The Weak Link in Full-Disk Encryption (PDF) - all
http://citp.princeton.edu/pub/coldboot.pdf

======
rakkhi
Good article and I think you are doing some very interesting research.

My problem with this type of research though is the amount of fear,
uncertainty and doubt (FUD) it generates. Your attacks are viable if certain
very precise conditions are in place i.e.:

[+] device has not been shut down for a period of time(you can probably advice
what that is) [+] the attacker knows and cares enough to try a cold boot
attack and recover keys from the DRAM, and doesn't have any other easier
options available to them to get the data [+] they are able to take the memory
out and store it in ultracool conditions [+] the user has not applied another
level of encryption on top for really sensitive files e.g.

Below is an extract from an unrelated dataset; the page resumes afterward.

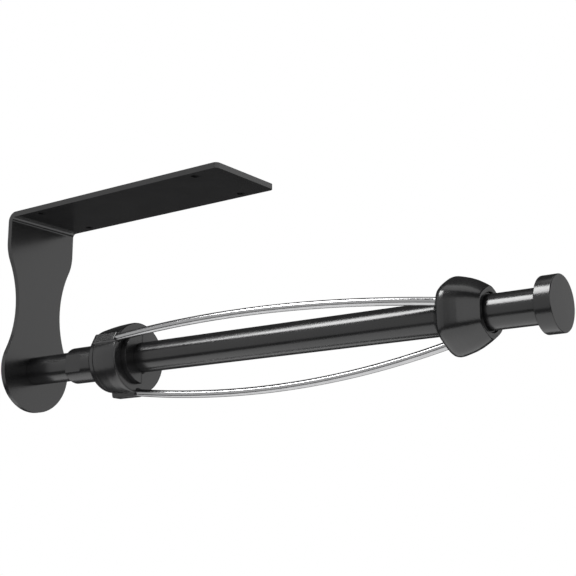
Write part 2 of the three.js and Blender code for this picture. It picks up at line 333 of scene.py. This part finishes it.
def two_tone(nodes, links, value, dark, light):
    ramp = nodes.new("ShaderNodeValToRGB")
    ramp.color_ramp.elements[0].position = 0.3
    ramp.color_ramp.elements[1].position = 0.7
    ramp.color_ramp.elements[0].color = (*dark, 1)
    ramp.color_ramp.elements[1].color = (*light, 1)
    links.new(value, ramp.inputs["Fac"])
    return ramp.outputs["Color"]


def bump(nodes, links, height, strength, distance):
    node = nodes.new("ShaderNodeBump")
    node.inputs["Strength"].default_value = strength
    node.inputs["Distance"].default_value = distance
    links.new(height, node.inputs["Height"])
    return node.outputs["Normal"]


def coated_steel():
    """Black powder coat: a fine orange peel, with a slightly uneven sheen."""
    material, nodes, links, shader = new_material("satin black powder coat")
    space = texture_space(nodes, links)
    cloud = noise(nodes, links, space, 60)
    peel = noise(nodes, links, space, 1500, 2)
    colour = two_tone(nodes, links, cloud, (0.0085, 0.0085, 0.009), (0.0115, 0.0115, 0.012))
    links.new(colour, shader.inputs["Base Color"])
    links.new(spread(nodes, links, cloud, 0.2, 0.24), shader.inputs["Roughness"])
    links.new(bump(nodes, links, peel, 0.05, 0.00002), shader.inputs["Normal"])
    shader.inputs["IOR"].default_value = 1.6
    return material


def moulded_plastic():
    """Black moulded plastic: a fine spark-eroded grain."""
    material, nodes, links, shader = new_material("satin black plastic")
    space = texture_space(nodes, links)
    cloud = noise(nodes, links, space, 90)
    grain = noise(nodes, links, space, 2600, 3)
    colour = two_tone(nodes, links, cloud, (0.0080, 0.0080, 0.0085), (0.0105, 0.0105, 0.011))
    links.new(colour, shader.inputs["Base Color"])
    links.new(spread(nodes, links, grain, 0.21, 0.26), shader.inputs["Roughness"])
    links.new(bump(nodes, links, grain, 0.05, 0.00002), shader.inputs["Normal"])
    shader.inputs["IOR"].default_value = 1.6
    return material


def spring_wire():
    """Polished stainless wire with faint drawing lines along its length."""
    material, nodes, links, shader = new_material("polished spring wire")
    lines = noise(nodes, links, texture_space(nodes, links, (12, 2400, 2400)), 1.0, 3)
    patches = noise(nodes, links, texture_space(nodes, links), 140)
    colour = two_tone(nodes, links, patches, (0.43, 0.43, 0.435), (0.49, 0.49, 0.495))
    links.new(colour, shader.inputs["Base Color"])
    links.new(spread(nodes, links, lines, 0.16, 0.24), shader.inputs["Roughness"])
    links.new(bump(nodes, links, lines, 0.03, 0.00002), shader.inputs["Normal"])
    shader.inputs["Metallic"].default_value = 1.0
    return material


def zinc_steel():
    """Zinc plate: a soft crystalline mottle over fine turning marks."""
    material, nodes, links, shader = new_material("zinc plated steel")
    mottle = noise(nodes, links, texture_space(nodes, links), 420, 5)
    marks = noise(nodes, links, texture_space(nodes, links, (3500, 60, 60)), 1.0, 2)
    colour = two_tone(nodes, links, mottle, (0.46, 0.46, 0.48), (0.6, 0.6, 0.61))
    links.new(colour, shader.inputs["Base Color"])
    links.new(spread(nodes, links, mottle, 0.26, 0.42), shader.inputs["Roughness"])
    links.new(bump(nodes, links, marks, 0.15, 0.00003), shader.inputs["Normal"])
    shader.inputs["Metallic"].default_value = 1.0
    return material


def acetal():
    """Black acetal: waxy, faintly uneven."""
    material, nodes, links, shader = new_material("black acetal")
    cloud = noise(nodes, links, texture_space(nodes, links), 200)
    colour = two_tone(nodes, links, cloud, (0.028, 0.028, 0.029), (0.036, 0.036, 0.037))
    links.new(colour, shader.inputs["Base Color"])
    links.new(spread(nodes, links, cloud, 0.38, 0.5), shader.inputs["Roughness"])
    return material


def friction_fibre():
    """Pressed fibre: matted dark strands with lighter flecks."""
    material, nodes, links, shader = new_material("pressed fibre")
    strands = noise(nodes, links, texture_space(nodes, links, (900, 900, 2200)), 1.0, 6, 0.7)
    colour = two_tone(nodes, links, strands, (0.05, 0.045, 0.04), (0.17, 0.15, 0.13))
    links.new(colour, shader.inputs["Base Color"])
    links.new(spread(nodes, links, strands, 0.75, 0.95), shader.inputs["Roughness"])
    links.new(bump(nodes, links, strands, 0.6, 0.0001), shader.inputs["Normal"])
    return material


COAT = coated_steel()
PLASTIC = moulded_plastic()
WIRE = spring_wire()
ZINC = zinc_steel()
ACETAL = acetal()
FIBRE = friction_fibre()


# ---------- bracket ----------
def waist_outline():
    """Front view (y, z): shoulders, waist and disc, all tangent, counter-clockwise."""
    waist_y = WAIST_HALF_WIDTH + WAIST_RADIUS
    waist_z = math.sqrt((WAIST_RADIUS + PLATE_HALF_WIDTH) ** 2 - waist_y ** 2)
    shoulder_y = PLATE_HALF_WIDTH - SHOULDER_RADIUS
    rise = math.sqrt((WAIST_RADIUS + SHOULDER_RADIUS) ** 2 - (waist_y - shoulder_y) ** 2)
    to_disc = math.degrees(math.atan2(waist_z, waist_y))
    to_shoulder = math.degrees(math.atan2(rise, waist_y - shoulder_y))
    right = arc(0, 0, PLATE_HALF_WIDTH, -90, to_disc, 60)
    right += arc(waist_y, waist_z, WAIST_RADIUS, 180 + to_disc, 180 - to_shoulder, 40)[1:]
    right += arc(shoulder_y, waist_z + rise, SHOULDER_RADIUS, -to_shoulder, 0, 24)[1:]
    right.append((PLATE_HALF_WIDTH, MOUNT_Z + 1))
    return right + [(-y, z) for y, z in reversed(right[1:])]


def side_outline():
    """Side view (x, z) of the bent strip."""
    outer = BEND_INNER + PLATE_THICKNESS
    top = MOUNT_Z
    bottom = -PLATE_HALF_WIDTH - 1
    outline = [(PLATE_LENGTH, top)]
    outline += arc(outer, top - outer, outer, 90, 180, 20)
    outline += [(0, bottom), (PLATE_THICKNESS, bottom)]
    outline += arc(outer, top - outer, BEND_INNER, 180, 90, 20)
    return outline + [(PLATE_LENGTH, top - PLATE_THICKNESS)]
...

PGP file / email
encryption

I mean if I was the US, Chinese, Russian governments or organized crime and
wanted something on someone's laptop I would just kidnap them or hold their
family hostage and ask for the password. Although Truecrypt hidden operating
system was designed as some mitigation to this type of attack

------
rakkhi
I had a question on my blog: [http://rakkhi.blogspot.com/2010/09/3-million-
reasons-to-encr...](http://rakkhi.blogspot.com/2010/09/3-million-reasons-to-
encrypt-your.html)

Have you tried or are you aware of anyone sucessfully using a cold boot attack
on Blackberry or other mobile phone memory to extract encryption keys?

------
ax0n
More than 2 years old... But I digress.

The real lesson here is that generally, physical access is ultimate access.

------
martinp
loop-AES can apparently prevent this type of attack. See the paragraph about
key scrubbing in their README file: <http://loop-aes.sourceforge.net/loop-
AES.README>

------
beanfeast
So it seems that the fix for losing data on hung PCs is similar to that for
involuntary amputees: gather up the bits you need, shove them on ice and get
yourself as quickly as possible to someone who knows what to do with them.

------
one010101
What worries me about it is simply the fact that just a few single-bit errors
can make the entire disk unusable. Backup, backup, backup!